I will have to fall deathly ill not to reach 50,000 now.
Problem is I already finished the story!
Perhaps I could change the title to The Six Deaths of Horace Gumble and add an additional death. Or The Many Deaths of Horace Gumble.
Whatever. I will spend the next couple of days putting some stuffing into this turkey.
And a turkey it is! I had to totally fake the resolution of the story by firing all kinds of gins that were not revealed in the first act. Well, not that bad. But it is like someone writing a mystery story who forgot to leave the clues by which the detective solves the crime and so uses whatever incidentals were already there as if they gave an indication of the culprit.
It was a sort of mystery (although I had no idea it was until nearly the end).
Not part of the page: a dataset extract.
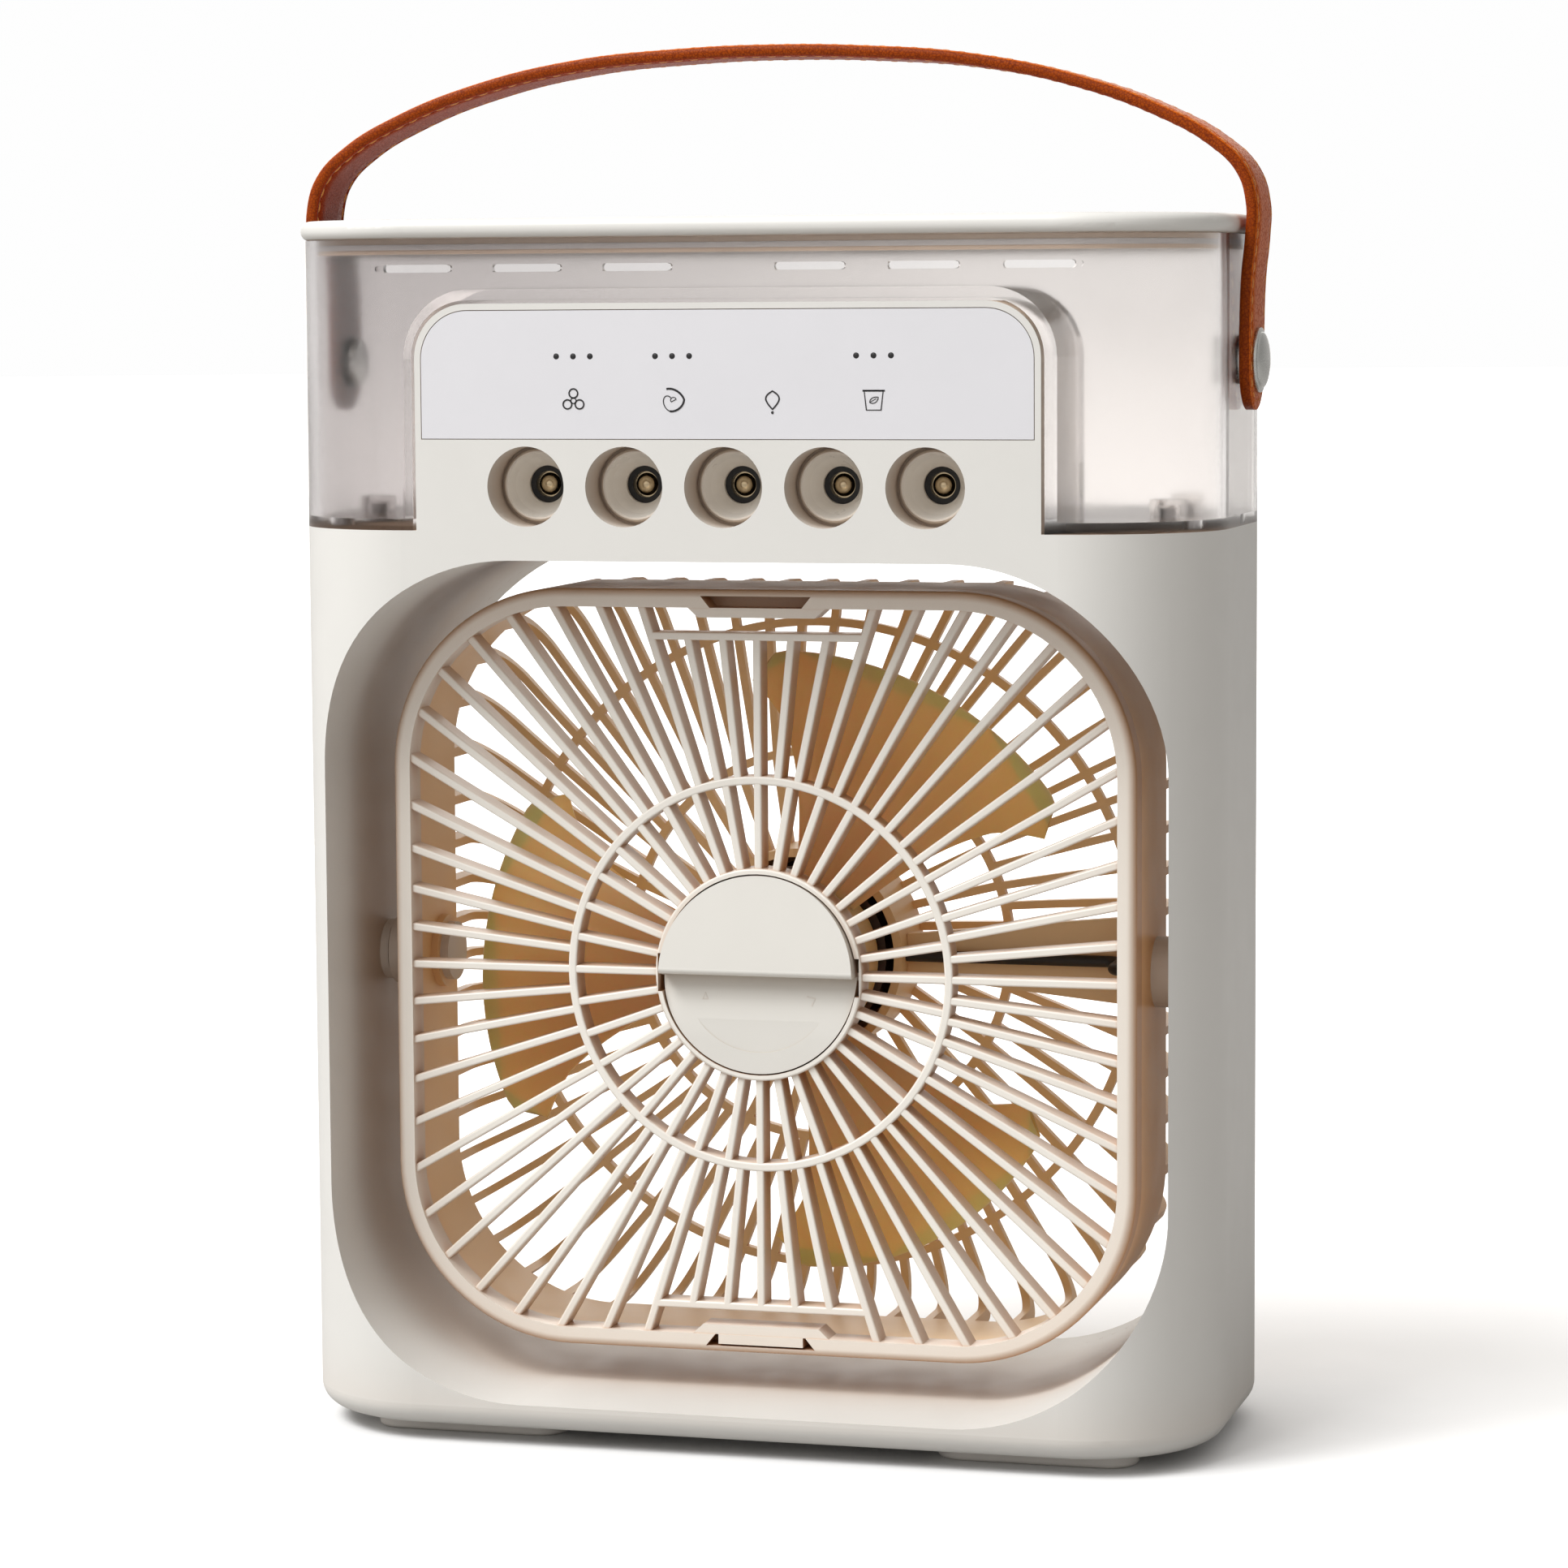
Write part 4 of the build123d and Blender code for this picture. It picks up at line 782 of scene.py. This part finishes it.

It was up to Horace, when he started to gain memory of his past lives, to put together the pieces that would resolve his endless loop of deaths at the hands of the demon.
The whole process of writing something this long was so overwhelming and mentally over my comfort level I think my hind brain was feeding me ideas my fore brain couldn’t recognize. The longest story I wrote before this was maybe ten pages in length.
Actually one of the means of story resolution here had some legitimacy, there was some foundation for it established in a part o the book. The other means of resolution I pulled straight out of my butt (pardon the expression but it fits) it is completely unfounded in the rules as I set them up in the book.
I say – so what? I can change that. At least I see it. I can’t count how many stories I’ve read, or movies and shows I’ve watched where this is blatantly perpetrated by so-called professional writers. And, apparently, no one from writer(s) producers, editors, actors, and even legions of fans seem to notice or care.
I give myself a pass. Hell. I literally didn’t know what was going to happen next until it was coming out of my fingers. I counted it as a good day if I knew the next few actions let alone the next paragraph.
While I have had fun, I realize this is certainly no way to regularly write. This story is probably completely senseless. And the words! Where the hell does the vocabulary go when writing? I can’t bring forth a word beyond the reading comprehension of a sixth grader when I’m writing. [A sixth grader from the 80’s, I have no idea what it is now].
Show don’t tell is out the door as a rule when you have no structure planned out at all.
Oi, I will be glad to get to the end as much as anyone who reads this blog will be glad of these posts demise (if there is anyone reading this blog).
Not to say that I am not having fun. But after twenty-six days of writing with absolutely no idea where the next word is coming from nor what the next scene, character or event is until it flies off the keyboard, I am a little tired.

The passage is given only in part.